No need to let go of Lori. She'll always be a part of you, and you'll respect her memory by following through on your promise to her. The gal you met sounds like a quality person, so she'll understand and you'll get support from her.

You deserve a life too...there's no honor in growing old alone and heartbroken.

Best of luck, and keep us posted. :cert:

snide 05-24-2017 12:28pm

Awesome! Oh, and welcome back. Some folks were starting to wonder what happened to you, since you hadn't posted for awhile.

Best of luck to you!

:cheers:

MrPeabody 05-24-2017 12:35pm

Quote:

Originally Posted by Iron Chef (Post 1561489)
No need to let go of Lori. She'll always be a part of you, and you'll respect her memory by following through on your promise to her. The gal you met sounds like a quality person, so she'll understand and you'll get support from her.

You deserve a life too...there's no honor in growing old alone and heartbroken.

Best of luck, and keep us posted. :cert:

:iagree: I hope this is a new beginning for you. You are a good and sincere person and you deserve happiness.:yesnod:

Mike Mercury 05-24-2017 12:40pm

Quote:

So last week I ... put myself on a dating site and ... Found an attractive woman
suggestion; check her birth certificate and see what sex she was born as... :leaving:














https://cdn.meme.am/cache/instances/...x/75442978.jpg

Jobaka 05-24-2017 12:58pm

I'm confused. This seems to be a thread about meeting a woman, but there's no mention of international travel.

BRB, I need to check to make sure I'm on the right forum.












Oh, and congratulations. She sounds terrific.

marrepka 05-24-2017 1:45pm

Nice tribute, I hope the new one works out, after five years, you deserve to be able to move on.

Dan Dlabay 05-24-2017 2:00pm

I can tell that you loved your wife and she loved you and wanted you move on with your life. . May your wife rest in peace and be blessed by God and may you be blessed by God.:cert:

boracayjohnny 05-24-2017 2:19pm

As someone who's gone through the same thing, you've done good and in a shorter time than some.

Someone once explained the grief as tsunami waves at first but as time goes by one learns to deal with it more effectively. The tsunami waves then become ripples.

Good on you. Enjoy things more now.

:seasix:

Kerrmudgeon 05-24-2017 5:43pm

Well said Joe. I'm extremely happy for you. Like you say life without someone to share it with is bearable but feels empty. Even travel loses it's attraction. I'm in the same boat as you were....:yesnod:

Now.....if she has a sister....send her on over! :D

Ol Timer 05-24-2017 5:50pm

Congratulations and best wishes. Looking forward to pictures!

wwomanC6 05-24-2017 6:47pm

I wondered what happened to you? Glad to hear it's for something good! :seasix: Good Luck and enjoy your new found friendship! :hurray:

:popcorns:

JRD77VET 05-24-2017 6:57pm

Congrats on a good move forward ( just like you were told :angel: )

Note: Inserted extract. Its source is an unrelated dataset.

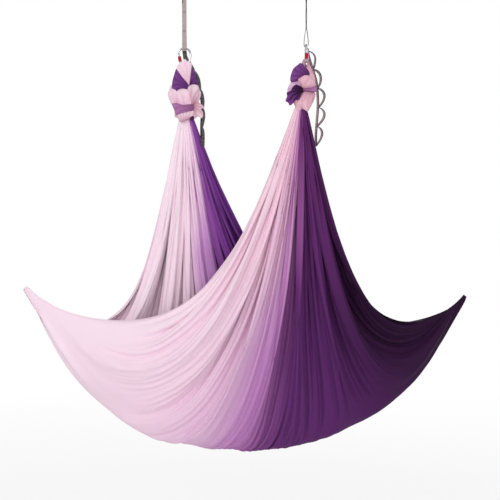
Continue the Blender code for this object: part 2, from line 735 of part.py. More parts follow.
def sling():
    """The cloth between the knots, as one thin shell with its main folds."""
    rows = [("near", t) for t in np.linspace(0, 1, CELLS_DOWN + 1)]
    rows += [("far", t) for t in np.linspace(1, 0, CELLS_DOWN + 1)[1:]]
    across = np.linspace(-1, 1, CELLS_ACROSS + 1)
    plain = np.array([[cloth_point(side, u, t) for u in across] for side, t in rows])
    normal = np.cross(np.gradient(plain, axis=1), np.gradient(plain, axis=0))
    normal /= np.linalg.norm(normal, axis=2)[..., None] + 1e-12
    height = np.array([[fold_height(u, t) for u in across] for _, t in rows])
    folded = plain + normal * height[..., None]
    for row, side in ((0, "near"), (-1, "far")):
        folded[row, :, 2] = ANCHORS[side]["crown"] - ANCHORS[side]["knot"] - 2 * GAP
    normal = np.cross(np.gradient(folded, axis=1), np.gradient(folded, axis=0))
    normal[[0, -1], :, 2] = 0
    normal /= np.linalg.norm(normal, axis=2)[..., None]
    skins = [folded + normal * CLOTH_THICK / 2 * way for way in (-1, 1)]
    down, wide = folded.shape[:2]
    points = np.concatenate([s.reshape(-1, 3) for s in skins])
    total = down * wide
    faces = []
    for i in range(down - 1):
        for j in range(wide - 1):
            a, b, c, d = i * wide + j, i * wide + j + 1, (i + 1) * wide + j + 1, (i + 1) * wide + j
            faces += [(a, b, c, d), (a + total, d + total, c + total, b + total)]
    rim = list(range(wide)) + [i * wide + wide - 1 for i in range(1, down)]
    rim += [(down - 1) * wide + j for j in range(wide - 2, -1, -1)]
    rim += [i * wide for i in range(down - 2, 0, -1)]
    for a, b in zip(rim, rim[1:] + rim[:1]):
        faces.append((a, b, b + total, a + total))
    return solid("sling", points, faces, "orchid_cloth", smooth=False)


def build():
    clear_scene()
    for side in ANCHORS:
        anchor = anchor_empty(side)
        axis = hinge_empty(side, anchor)
        ceiling_bracket(side)
        strap(side, anchor)
        strap_tail(side)
        carabiner_body(side, anchor)
        gate(side, axis)
        rivet(f"{side}_hinge_pin", 0, axis)
        latch_pin(side, axis)
        plunger(side, axis)
        spring(side, axis)
        screw_sleeve(side, axis)
        knot(side, guard_for(side))
    sling()


build()
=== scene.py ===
"""Looks of the aerial yoga hammock: cloth, knots, webbing, carabiners and ceiling brackets.

Metres in the part's frame: +Z up, +X right, +Y away, from the top of the near ceiling bracket.
"""

import math
from collections import namedtuple

import bpy
import numpy as np
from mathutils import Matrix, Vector


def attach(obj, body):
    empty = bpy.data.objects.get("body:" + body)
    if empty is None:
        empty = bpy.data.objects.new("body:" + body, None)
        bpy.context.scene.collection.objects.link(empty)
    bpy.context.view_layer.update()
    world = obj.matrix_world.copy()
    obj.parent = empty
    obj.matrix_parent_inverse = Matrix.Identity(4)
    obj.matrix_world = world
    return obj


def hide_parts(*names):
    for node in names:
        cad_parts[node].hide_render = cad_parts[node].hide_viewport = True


MM = 0.001

# The camera looks at the middle of the picture from 5 m away and 3 degrees above it. A pixel's size
# is the one on the plane through that middle
VIEW_CENTRE = np.array([-0.2626, 0.18, -1.38])
VIEW_DISTANCE = 5.0
VIEW_TILT = math.radians(3.0)
PIXEL = 0.0049
PICTURE = 500
SENSOR = 36.0

# The white room
WORLD_LIGHT = 0.57
FLOOR = -2.86
FLOOR_HALF = 12
FLOOR_GLOW = 0.74
FLOOR_FADE = (1.6, 4.5)
LAMPS = [
    # Name, place, watts and size
    ("key", (-3.2, -4.0, 1.0), 60, 2.0), ("fill", (0.4, -4.9, -0.6), 48, 1.5),
    ("side_fill", (2.6, -3.2, 0.2), 16, 2.0), ("back_fill", (0.8, 5.2, 0.4), 80, 2.0),
]

# Where each side's strap hangs, the height of its carabiner's crown and the turn of the carabiner
ANCHORS = {
    "near": {"at": (0.0, 0.0), "crown": -0.406, "turn": math.radians(90)},
    "far": {"at": (-0.592, 0.360), "crown": -0.369, "turn": 0.0},
}

# Webbing
WEB_WIDTH = 22 * MM
WEB_THICK = 2 * MM
STRAP_TOP = -0.145
STRAP_TACK_FIRST = 80.5 * MM
STRAP_TACK_PITCH = 96 * MM
STRAP_TACK_RISE = 2.2 * MM

TAIL_ROUTES = {
    # Listed from the foot of the taut strap, in millimetres from the crown: x right, y away, z up
    "near": [(0, 0, -19.9), (5.5, 0, -20.7), (10, 0, -23.6), (11.4, 0, -32), (13, 0, -52), (20, 0, -84),
             (29, 0, -113), (46, 0, -168), (52, 0, -208), (55, 1, -250), (56, 4, -290), (53, 12, -340),
             (50, 20, -390), (48, 24, -430), (50, 24, -476)],
    "far": [(0, 0, -19.9), (0, 6, -20.5), (0, 11, -23.2), (1, 12.8, -32), (6, 16, -54), (22, 26, -84),
            (40, 28, -108), (56, 28, -146), (70, 26, -190), (80, 23, -235), (87, 21, -285),
            (87, 16, -340), (85, 0, -395), (87, -16, -450), (94, -20, -500)],
}
TAIL_STATIONS = 150
TAIL_TURNS = {"near": (90, 118), "far": (0, 55)}
TAIL_TURNED_BY = 0.2
TAIL_FACING = (1.0, 0.5, 0.0)
TAIL_TACK_RISE = 1.2 * MM
POCKETS = 5
POCKETS_FROM = 7
POCKET_STATIONS = 28
POCKET_RISES = {"near": (25, 27, 34, 36, 31), "far": (7, 9, 8, 9, 8)}
POCKET_NARROWER = 0.3 * MM
POCKET_SHAPE = (0.75, 0.8)
WEB_CORNER = 0.35
WEB_SHARP = math.radians(50)

# Bar tacks: a zigzag of thread in two rows
TACK_POINTS = 23
TACK_NARROWER = 3 * MM
TACK_ROW = 2.4 * MM
TACK_ZIGZAG = 0.8 * MM
THREAD_RADIUS = 0.45 * MM
THREAD_SIDES = 5
ASKEW = (0.31, 0.52, 0.79)

# Cloth: the stretch that hangs between the knots, and where the picture shows its ends and points.
# An end has its pixel, how far away it is and half its width; a point has its pixel and its share of
# the way from the near knot to the far one
CLOTH_WIDTH = 2.6
CLOTH_LENGTH = 3.28
CLOTH_ENDS = {"near": ((301, 101), -0.18, 0.014), "far": ((186, 113), 0.18, 0.026)}
CLOTH_POINTS = {"left": ((24, 288), 0.545), "right": ((467, 297), 0.455)}
CLOTH_BOTTOM = (240, 440)
SELVEDGE_LONGER = 0.05
SEAT_SLANT = 0.06
HEM_WIDTH = 6 * MM

# Its drape
FIRST_GRID = (19, 15)
FIRST_UNEVEN = 0.01
FIRST_UNEVEN_WAYS = np.array([0.3, 1, 0.3])
FIRST_SEED = 3
LEVELS = [
    # Each level halves the cells of the one before: steps, gravity, resistance to gathering, unevenness
    (1500, 0.60, 0.090, 0), (1200, 0.60, 0.075, 2 * MM), (900, 0.40, 0.045, 2 * MM),
    (500, 0.25, 0.030, 2 * MM), (300, 0.12, 0.030, 2 * MM), (160, 0.08, 0.030, 1.5 * MM),
]
LEVEL_SEED = 9
SQUARE_LEVELS = 5
STEP_TIME = 0.012
SPEED_KEPT = 0.985
STRETCH = {"along": 1.0, "across": 0.9, "aslant": 0.15, "long": 0.02, "broad": 0.02}
GATHERED_END = 0.08
OPEN_WITHIN = 0.85
LEAST_RESISTANCE = 0.0004
LAYERS_APART = 12 * MM
LAYERS_OPEN = 0.15
TINY = 1e-9
END_WAVE = (0.02, 2.4)
POINT_SHARE = 72
POINT_ROUND = (0.004, 0.003)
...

Hope it works well for both of you :toast:

Jeff

Norm 05-24-2017 6:58pm

My best wishes, even Moriarity would wish you well.

Jeff '79 05-24-2017 7:21pm

What a wonderfully eloquent description of your journey to the next chapter of your life.
You could actually be a writer, as that brought me to tears when I read it at work this afternoon.
If it feels right, you'll know it, and apparently it's time.
I wish you all the best .

Your life parallels my cousin's. He lost his wife to cancer 6 years ago and he compensated via boats, Harleys, trips etc.
Loneliness sucks, as you know. I told him that there is no need to torture yourself flying solo.... This after a good 4 years went by...
It took him 5 years, but he now has a girl as well.
Everything I do is for my wife. I can't imagine losing her and wanting to even get up in the morning. Everything happens for a reason so maybe your best times are ahead..... Let's hope so.